Serial killer sagas have always been hot tickets. I’ve liked exactly five — Manhunter, Mindhunter, The Silence of the Lambs, Se7en and Zodiac — but then I’m an outlier.

Jett and Cait are big fans of serial killer “product.” Netflix’s idiotically titled Dahmer — Monster: The Jeffrey Dahmer Story is “the ninth most popular English-language TV show of all time, with 56 million households having viewed all 10 episodes.” Against my better judgment I watched three or four episodes…later.

A friend had told me that The Good Nurse, a stand-alone, fact-based drama about the hospital serial killer Charles Cullen, was quite good so I caught it the other night in Manhattan. I was underwhelmed. Mystified even. It’s one of those films that you manage to endure. It’s certainly nothing to write home about. I began losing patience around the 40-minute mark, and then I was stuck for another 80.

It’s one of the darkest and dreariest looking films I’ve seen in ages (obviously intentional and quite the contrast as the dp, Jody Lee Lipes, shot Trainwreck and Manchester By The Sea).

All through it I was asking myself “who could possibly care about this glum, plodding little film?” The answer, of course, is that tens of millions will become instant fans, no matter how flat or slow it is. Simply because Cullen (Eddie Redmayne) murdered at least 40 hospital patients and perhaps hundreds of others with injections of insulin and dejoxin, etc. That’s all they care about.

Redmayne’s Cullen is a kind of soft-voiced, good-natured dolt…dullness incarnate until the very end. Jessica Chastain is Amy Loughren, a nurse who’d been fairly friendly with Cullen but later helped detectives get the goods on him.

The Danish-born director, Tobias Lindholm (A War), shoots Krysty Wilson-Cairns‘ script (based on Charles Graeher’s same-titled 2013 book) in a dry, chilly, grim fashion.

A friend called The Good Nurse “Fincheresque” but David Fincher would never direct a film this dull.

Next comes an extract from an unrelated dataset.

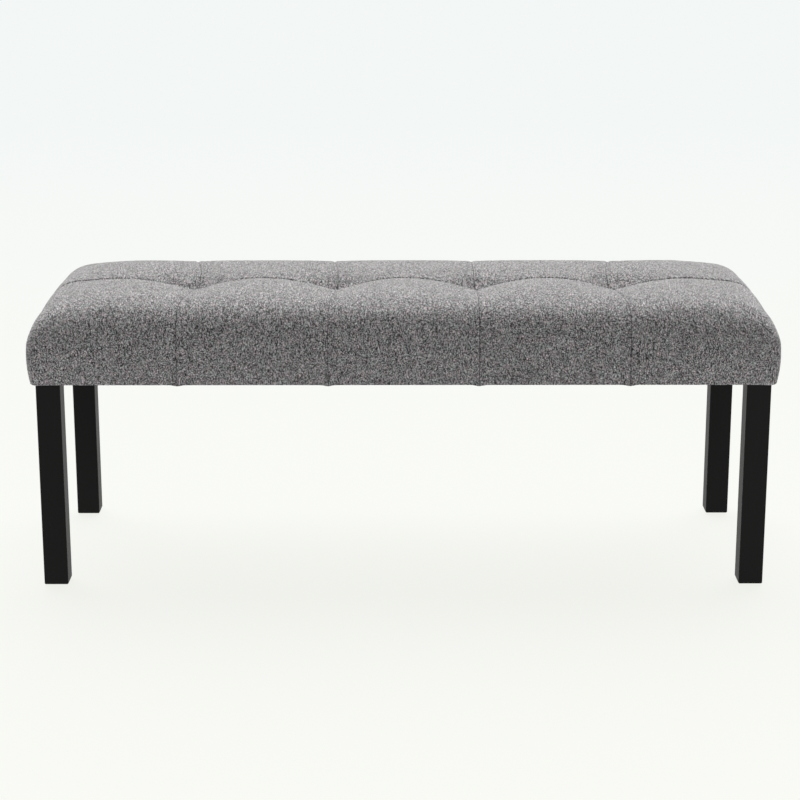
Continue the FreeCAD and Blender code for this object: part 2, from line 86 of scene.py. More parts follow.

By the way, what other film set in a hospital focused on an unstable man who surreptitiously kills patients with overdoses of insulin and dijoxin? Paddy Chayefsky’s The Hospital (‘71).

Friendo #2: “Although it might have been taking artistic license, if I had been brought in to punch up The Good Nurse I would have suggested the following: Chastain’s character agrees to help the police only because she’s convinced Redmayne is innocent and wants to prove it to them. She’s then doubly horrified to learn the truth.”

Angry text to friendo #2 after I came out of it: “I seriously dislike this DREARY-ASS FILM, which YOU recommended. Nobody wants to hang out with these dreary-ass characters. Nobody cares about a male nurse killing patients with insulin and dojoxin. Actually that’s inaccurate — tens of millions will watch this thing and tell each other it’s great. It’s just me who doesn’t like it.

Friendo #2 to HE: You’re wrong.
HE to friendo #2: It’s a despicably boring film. I didn’t care who lived or died.
Friendo #2 to HE: I honestly thought it was a Master Class in acting and easily one of the best Chastain performances ever.
HE to friendo #2: Blaaahhh!!!
Friendo #2 to HE: And the look of the film perfectly expressed or mirrored her own existence.
HE to friendo #2: I could barely see the damn thing with the drained colors and dreary shadows.
Friendo #2 to HE: Loved that.
HE to friendo #2: This movie needs to euthanize itself. Wait, I didn’t mean that — it just slipped out.